AIM OF THE EXERCISE:
From the first line of the data through the line containing "COIL_REACH = 2.4", return each line exactly.

SOURCE DATA:
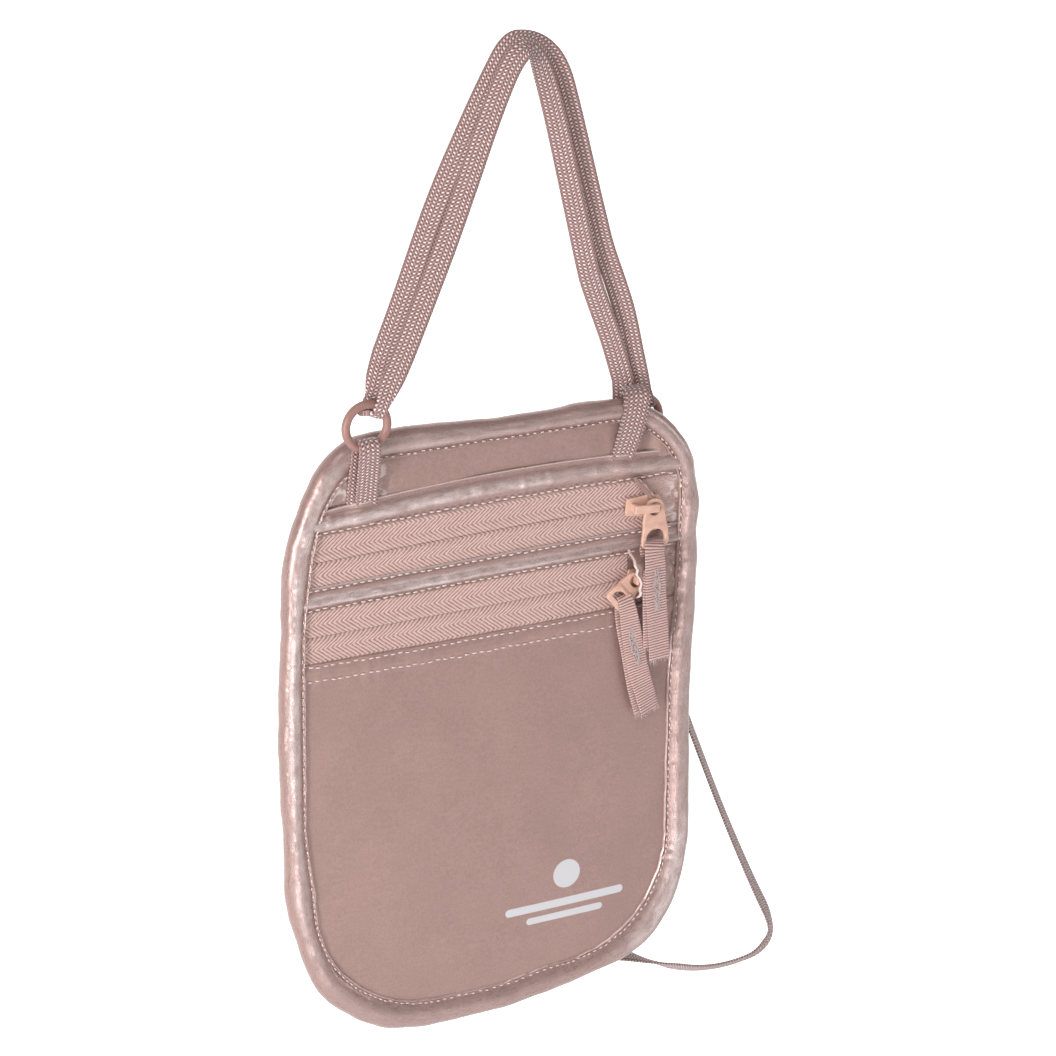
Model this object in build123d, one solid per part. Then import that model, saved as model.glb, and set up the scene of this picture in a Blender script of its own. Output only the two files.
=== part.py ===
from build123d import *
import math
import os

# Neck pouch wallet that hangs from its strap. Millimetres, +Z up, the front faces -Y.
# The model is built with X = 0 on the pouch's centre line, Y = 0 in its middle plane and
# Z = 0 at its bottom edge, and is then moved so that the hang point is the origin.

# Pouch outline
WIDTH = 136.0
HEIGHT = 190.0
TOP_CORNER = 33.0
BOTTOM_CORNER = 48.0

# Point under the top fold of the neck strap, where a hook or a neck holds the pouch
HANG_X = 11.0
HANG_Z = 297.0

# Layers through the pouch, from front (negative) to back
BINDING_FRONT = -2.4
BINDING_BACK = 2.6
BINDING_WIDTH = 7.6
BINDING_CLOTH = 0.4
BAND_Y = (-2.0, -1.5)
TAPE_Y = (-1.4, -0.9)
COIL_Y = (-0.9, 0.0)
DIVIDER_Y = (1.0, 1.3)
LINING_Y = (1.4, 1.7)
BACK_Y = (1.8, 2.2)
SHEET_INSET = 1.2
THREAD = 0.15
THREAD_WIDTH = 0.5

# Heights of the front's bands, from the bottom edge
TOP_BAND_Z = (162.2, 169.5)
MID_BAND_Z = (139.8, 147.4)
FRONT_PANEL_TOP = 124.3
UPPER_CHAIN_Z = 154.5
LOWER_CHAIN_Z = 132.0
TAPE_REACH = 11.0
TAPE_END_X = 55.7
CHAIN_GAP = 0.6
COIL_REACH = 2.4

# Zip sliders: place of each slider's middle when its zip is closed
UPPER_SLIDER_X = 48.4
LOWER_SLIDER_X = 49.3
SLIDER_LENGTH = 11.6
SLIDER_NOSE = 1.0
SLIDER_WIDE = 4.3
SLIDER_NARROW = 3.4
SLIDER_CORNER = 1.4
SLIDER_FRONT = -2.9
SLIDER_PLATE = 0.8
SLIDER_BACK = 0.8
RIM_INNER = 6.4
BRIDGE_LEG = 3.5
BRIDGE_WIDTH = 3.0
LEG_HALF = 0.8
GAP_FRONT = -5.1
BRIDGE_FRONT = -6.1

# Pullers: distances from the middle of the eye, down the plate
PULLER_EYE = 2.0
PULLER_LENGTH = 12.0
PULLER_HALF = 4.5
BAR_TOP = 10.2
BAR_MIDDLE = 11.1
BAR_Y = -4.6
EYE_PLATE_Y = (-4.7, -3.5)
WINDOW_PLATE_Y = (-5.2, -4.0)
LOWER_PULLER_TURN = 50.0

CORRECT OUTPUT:
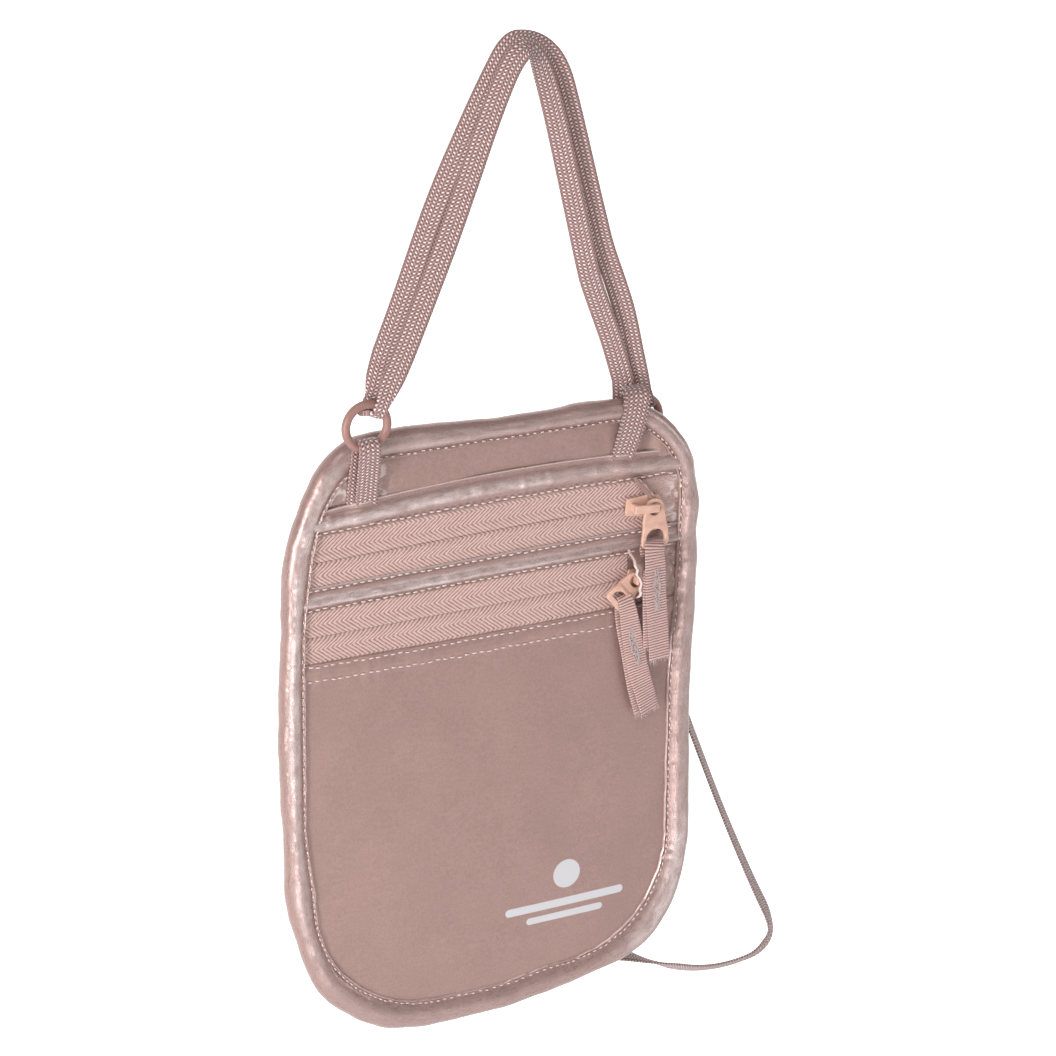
Model this object in build123d, one solid per part. Then import that model, saved as model.glb, and set up the scene of this picture in a Blender script of its own. Output only the two files.
=== part.py ===
from build123d import *
import math
import os

# Neck pouch wallet that hangs from its strap. Millimetres, +Z up, the front faces -Y.
# The model is built with X = 0 on the pouch's centre line, Y = 0 in its middle plane and
# Z = 0 at its bottom edge, and is then moved so that the hang point is the origin.

# Pouch outline
WIDTH = 136.0
HEIGHT = 190.0
TOP_CORNER = 33.0
BOTTOM_CORNER = 48.0

# Point under the top fold of the neck strap, where a hook or a neck holds the pouch
HANG_X = 11.0
HANG_Z = 297.0

# Layers through the pouch, from front (negative) to back
BINDING_FRONT = -2.4
BINDING_BACK = 2.6
BINDING_WIDTH = 7.6
BINDING_CLOTH = 0.4
BAND_Y = (-2.0, -1.5)
TAPE_Y = (-1.4, -0.9)
COIL_Y = (-0.9, 0.0)
DIVIDER_Y = (1.0, 1.3)
LINING_Y = (1.4, 1.7)
BACK_Y = (1.8, 2.2)
SHEET_INSET = 1.2
THREAD = 0.15
THREAD_WIDTH = 0.5

# Heights of the front's bands, from the bottom edge
TOP_BAND_Z = (162.2, 169.5)
MID_BAND_Z = (139.8, 147.4)
FRONT_PANEL_TOP = 124.3
UPPER_CHAIN_Z = 154.5
LOWER_CHAIN_Z = 132.0
TAPE_REACH = 11.0
TAPE_END_X = 55.7
CHAIN_GAP = 0.6
COIL_REACH = 2.4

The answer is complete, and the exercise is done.